Anshu Kumari, a 32-year-old solar physicist, faced challenges when she moved from the University of Helsinki in Finland to NASA’s Goddard Space Flight Center for her post-doctoral studies. She felt the absence of a support group within the scientific community when she needed help with software, which led her to establish the Indian Network for Dynamical and Unified Solar (INDUS) Physicists.
INDUS is a voluntary initiative led by Indian researchers in the field of solar and heliospheric studies. The organization offers a platform for young researchers to discuss their scientific requirements, seek guidance, and request mentorship from senior fellows. It aims to create a supportive network for Indian solar physicists from around the world.

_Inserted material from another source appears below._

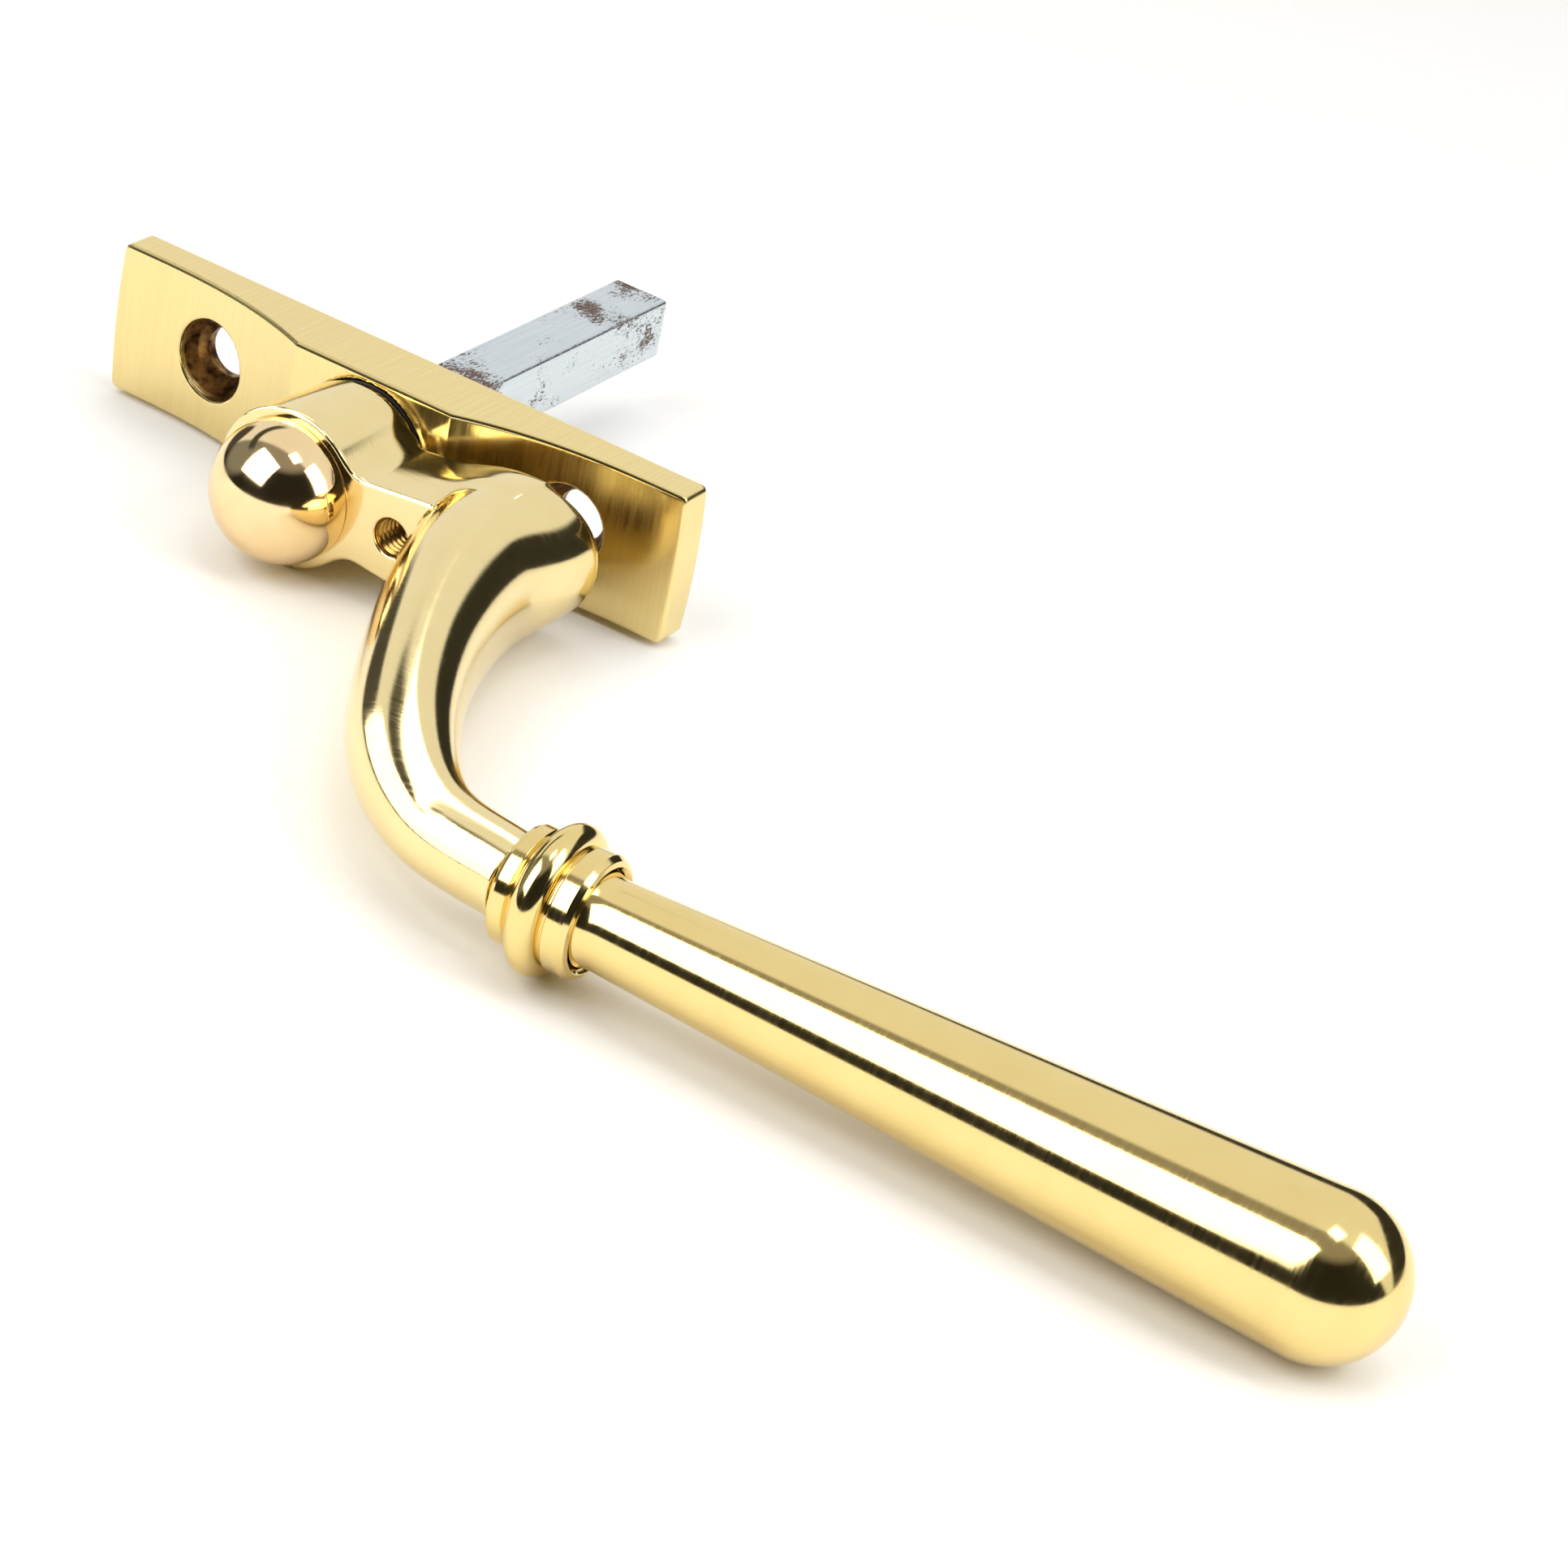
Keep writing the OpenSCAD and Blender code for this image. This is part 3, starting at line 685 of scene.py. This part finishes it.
# %% Threaded sleeve
pitch = 0.7
thread_minor = 1.65
tapped = buffed_metal("tapped_brass", "#cfa860", "#8a6a34", 0.2, (0.4, 0.4, 0.4), scratch_depth=0.004)
turns, steps_down = 96, 220
down = np.linspace(-hub_front + 0.25, -web_back - 0.1, steps_down)
angle = np.arange(turns) * 2 * math.pi / turns
wave = 0.5 - 0.5 * np.cos(2 * math.pi * (down[:, None] / pitch + angle[None] / (2 * math.pi)))
thread_r = thread_minor + (thread_major - thread_minor) * wave ** 0.8
mouth_r = np.minimum(thread_minor + 0.45 - 0.8 * (down + hub_front - 0.25), thread_major)
thread_r = np.maximum(thread_r, mouth_r[:, None])
wall_r = np.full((2, turns), thread_major + 0.03)
ring_y = np.concatenate([down, down[[-1, 0]]])
ring_r = np.concatenate([thread_r, wall_r])
sleeve_points = np.stack([screw_hole_x + ring_r * np.cos(angle), np.repeat(ring_y[:, None], turns, 1),
                          ring_r * np.sin(angle)], -1)
rows, columns = len(ring_y), turns


def wrapped_quads(rows, columns, close_rows=True):
    """Quads of a sheet that closes on itself, with numbers row * columns + column."""
    i, j = np.meshgrid(np.arange(rows if close_rows else rows - 1), np.arange(columns), indexing="ij")
    i2, j2 = (i + 1) % rows, (j + 1) % columns
    return np.stack([i * columns + j, i2 * columns + j, i2 * columns + j2, i * columns + j2], -1).reshape(-1, 4)


def facing(points, quads, normals):
    """Turn the quads over if they face against their normals."""
    a, b = points[quads[:, 2]] - points[quads[:, 0]], points[quads[:, 3]] - points[quads[:, 1]]
    return quads if (np.cross(a, b) * normals[quads[:, 0]]).sum() > 0 else quads[:, ::-1]


leads = np.gradient(thread_r, down, axis=0)
twist = np.gradient(np.concatenate([thread_r[:, -1:], thread_r, thread_r[:, :1]], 1), 2 * math.pi / turns,
                    axis=1)[:, 1:-1] / thread_r
inner_n = np.stack([-np.cos(angle) - twist * np.sin(angle), leads, -np.sin(angle) + twist * np.cos(angle)], -1)
outer_n = np.broadcast_to(np.stack([np.cos(angle), 0 * angle, np.sin(angle)], -1), (2, turns, 3))
sleeve_n = np.concatenate([inner_n, outer_n]).reshape(-1, 3)
sleeve_n /= np.linalg.norm(sleeve_n, axis=1)[:, None]
flat_points = sleeve_points.reshape(-1, 3)
sleeve_quads = facing(flat_points, wrapped_quads(rows, columns), sleeve_n)
sleeve = show("lock_hole_thread", flat_points, sleeve_quads, sleeve_n, tapped, "lever")

# %% [markdown]
# ## Turning on a lathe
# Dome, collar and grip are turned work: each is an outline spun round an axis. An outline is a list of corners, and
# no real corner is sharp, so each one is swapped for a small arc. The normals come from the outline's own
# direction, so flat parts stay flat right up to their worn edges. Corners that turn by less than 12 degrees are
# taken as points of a smooth curve.

# %% Outline and lathe
def worn_outline(corners, wear, steps=6):
    """Corners (along, radius) to points and outward normals, with an arc of radius wear at each sharp corner."""
    c = np.array(corners, float)
    area = 0.5 * np.sum(c[:, 0] * np.roll(c[:, 1], -1) - np.roll(c[:, 0], -1) * c[:, 1])
    side = 1.0 if area > 0 else -1.0
    points, normals = [], []
    for i in range(len(c)):
        into, out = c[i] - c[i - 1], c[(i + 1) % len(c)] - c[i]
        long_in, long_out = np.linalg.norm(into), np.linalg.norm(out)
        a1 = math.atan2(into[1], into[0])
        turn = (math.atan2(out[1], out[0]) - a1 + math.pi) % (2 * math.pi) - math.pi
        if c[i, 1] < 1e-6:
            on_axis = out if c[i - 1, 1] < 1e-6 else into
            a = math.atan2(on_axis[1], on_axis[0])
            points.append(c[i])
            normals.append((side * math.sin(a), -side * math.cos(a)))
        elif abs(turn) < math.radians(12):
            a = a1 + turn * long_in / (long_in + long_out)
            points.append(c[i])
            normals.append((side * math.sin(a), -side * math.cos(a)))
        else:
            bend = min(wear, 0.45 * min(long_in, long_out) / math.tan(abs(turn) / 2))
            begin = c[i] - into / long_in * bend * math.tan(abs(turn) / 2)
            r = bend * math.copysign(1.0, turn)
            for s in np.linspace(0, 1, steps + 1):
                a = a1 + s * turn
                points.append(begin + r * np.array([math.sin(a) - math.sin(a1), math.cos(a1) - math.cos(a)]))
                normals.append((side * math.sin(a), -side * math.cos(a)))
    return np.array(points), np.array(normals)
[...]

The forum also provides mentorship to budding solar physicists and organizes monthly seminars to help researchers gain experience in public speaking and presenting their work. Additionally, INDUS fosters collaborations between its members and engages in science outreach activities at local schools and educational centers.
One of the notable achievements of INDUS is the growing participation of women in the field of solar physics. Anshu Kumari, the brain behind INDUS, expressed her pride in seeing nearly 60% of its members being women solar physicists. The forum also aims to bust myths and fake scientific developments related to astronomy and the Sun, providing scientific facts to counter misinformation.
Looking ahead, INDUS plans to expand its initiatives by starting podcasts and involving young faculties to guide students in research endeavors. The organization’s goal is to remain active and supportive, just like the Sun.